A Brendan event without Brendan seems odd – indeed, any event without Brendan seems odd; his ubiquity was part of his identity. There were moments when it seemed that Brendan’s ambition was to become the George Jessel of the intellectual set; he was everywhere, and no event was complete without his presence, preferably as a master of ceremonies. The joy he took in parties, in observing and participating in the social rituals of public life, have been talked about a lot since his death, and many have been perplexed by his joy, as if it were somehow not real – smart people are not supposed to be so happy. Yet this paradox was an essential part of Brendan’s nature, the way in which he broke all stereotypes, the way in which he combined the bliss of innocence with deep and searing knowledge of the human condition. Brendan was as far from innocent as anyone who has ever walked this earth. But his knowledge, instead of crushing his joy, seemed only to reinforce it. I think he was the least jaded sophisticated man who has ever existed. That, in the end, may have been the most miraculous thing of all about Brendan, the way his wisdom coexisted with his joy.

But I want to talk about another side of Brendan, an ambition he achieved with equal success, and that is the position he created for himself as the greatest public citizen of our time in the realm of architecture, planning, and historic preservation. Brendan was at once a high-profile civic presence, a New York grandee, and a journalist, and in his life all three sides of this identity were so tightly wound together that they can no longer be imagined separately. Brendan was a missionary, who insinuated himself into the lives of the rich and powerful with the goal of converting them to his way of seeing the world, and particularly his way of seeing his deepest civic passion, New York. But he insinuated himself with equal power into the lives of his readers, who did not write big checks to rescue churches and palaces, but gave preservation the constituency it needed. Brendan was never compromised by his dual role as civic activist and journalistic critic; his passions ran too deep, and were too consistent, for that to happen. If he took delight in socializing with the rich and powerful, he took still greater delight in deftly demolishing their rationales for building what he was certain should never get past the drawing board. He wrote what he believed, and it emerged out of equal parts of love and courage. His conscience made no compromises.

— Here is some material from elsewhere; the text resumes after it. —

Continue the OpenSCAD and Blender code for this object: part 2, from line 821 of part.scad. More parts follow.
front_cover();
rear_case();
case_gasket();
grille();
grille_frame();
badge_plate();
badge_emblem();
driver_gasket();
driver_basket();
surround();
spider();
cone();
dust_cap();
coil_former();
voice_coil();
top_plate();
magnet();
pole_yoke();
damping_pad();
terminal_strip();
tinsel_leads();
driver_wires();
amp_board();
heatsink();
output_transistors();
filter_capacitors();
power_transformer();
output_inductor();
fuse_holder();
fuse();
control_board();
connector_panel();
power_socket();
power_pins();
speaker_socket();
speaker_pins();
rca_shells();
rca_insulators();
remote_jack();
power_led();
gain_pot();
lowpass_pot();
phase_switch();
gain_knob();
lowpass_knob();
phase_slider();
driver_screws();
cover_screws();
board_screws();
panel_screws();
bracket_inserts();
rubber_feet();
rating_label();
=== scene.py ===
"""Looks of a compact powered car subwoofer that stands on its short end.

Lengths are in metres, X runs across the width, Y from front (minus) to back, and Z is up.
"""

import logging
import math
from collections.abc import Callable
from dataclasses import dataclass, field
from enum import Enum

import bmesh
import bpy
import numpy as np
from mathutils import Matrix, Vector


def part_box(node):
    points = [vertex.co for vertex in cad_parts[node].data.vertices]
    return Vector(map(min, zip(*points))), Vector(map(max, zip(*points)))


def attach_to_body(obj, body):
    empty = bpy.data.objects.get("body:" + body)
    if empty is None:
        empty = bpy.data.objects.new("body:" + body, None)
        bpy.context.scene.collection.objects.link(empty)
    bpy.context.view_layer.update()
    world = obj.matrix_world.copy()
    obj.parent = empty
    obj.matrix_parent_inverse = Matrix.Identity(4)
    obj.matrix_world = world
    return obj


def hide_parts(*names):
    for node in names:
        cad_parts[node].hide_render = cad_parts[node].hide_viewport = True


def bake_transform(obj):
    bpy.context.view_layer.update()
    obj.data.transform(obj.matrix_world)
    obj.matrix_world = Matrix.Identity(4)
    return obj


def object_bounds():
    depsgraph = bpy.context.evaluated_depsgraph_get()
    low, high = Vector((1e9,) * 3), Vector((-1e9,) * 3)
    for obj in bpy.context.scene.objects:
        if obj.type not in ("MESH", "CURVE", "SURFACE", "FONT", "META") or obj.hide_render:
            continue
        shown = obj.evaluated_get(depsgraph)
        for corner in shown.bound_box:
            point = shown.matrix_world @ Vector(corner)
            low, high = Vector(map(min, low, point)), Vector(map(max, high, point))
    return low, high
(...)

Brendan spent his life as a critic making his passions public, and in doing that he increased their potency. Without Brendan, it is impossible to believe that the landmarks preservation movement would have had the astonishing success it did within the last generation; while he alone did not save Grand Central Terminal, he did as much as anyone to establish the climate that made that possible, through his writing and his civic activism and his behind-the-scenes wheeling and dealing. The same can be said of the rescue of the Villard Houses, and the creation of the Landmarks Conservancy, and the struggle to make a tolerable Times Square – especially important to Brendan in his last years, since he hated primness above all, and was horrified at the extent to which that had threatened to become the dominant value in urban planning and preservation, squeezing out the authenticity of city life that, in the end, was what Brendan valued most. On any of these causes, Brendan was the one person who could rally all the troops, and by that I mean he was the only person who could get both Brooke Astor and Harry Helmsley on the phone, since no one else in New York was on speaking terms with both of them. And then after playing behind-the-scenes matchmaker he could write a column about the glories of whatever building it was that was threatened, and appear on a panel and give a lecture and a radio interview, just so that no potential supporter was left unreached, and no medium left untouched.

Brendan’s love for the city, and for all that it represented, was genuine, and unshakeable, and in the end deeply moving, because it was far more realistic, and far less fatuous, than his own rhetoric sometimes suggested. His enthusiasm was never compromised by sentimentality. He was realistic about Times Square, a battle he knew he would not entirely win, as he was realistic about Grand Central, a battle he did win. And he knew, above all, that architecture had to be more than a party, more than a frivolous entertainment, and in several of the Sky Line essays he wrote in his last decade on The New Yorker, he took a firm, clear stance on the side of architecture as a serious, even enobling, art. The city he dreamed of was a place that combined the magnificence of the Beaux-Arts with the honkytonk of neon, a place in which Stanford White, Frank Lloyd Wright, Wallace K. Harrison, Philip Johnson, Hugh Hardy, Frank Gehry and Lewis Mumford would be equally at home – sharing turf, perhaps, with Philip Barry, Jerome Zerbe, Ben Sonnenberg and Brendan Behan. If such a city could be conceived only out of Brendan’s imagination, then surely Brendan’s passion, his eloquence and his joy turned that city, for each and every one of us, into something real.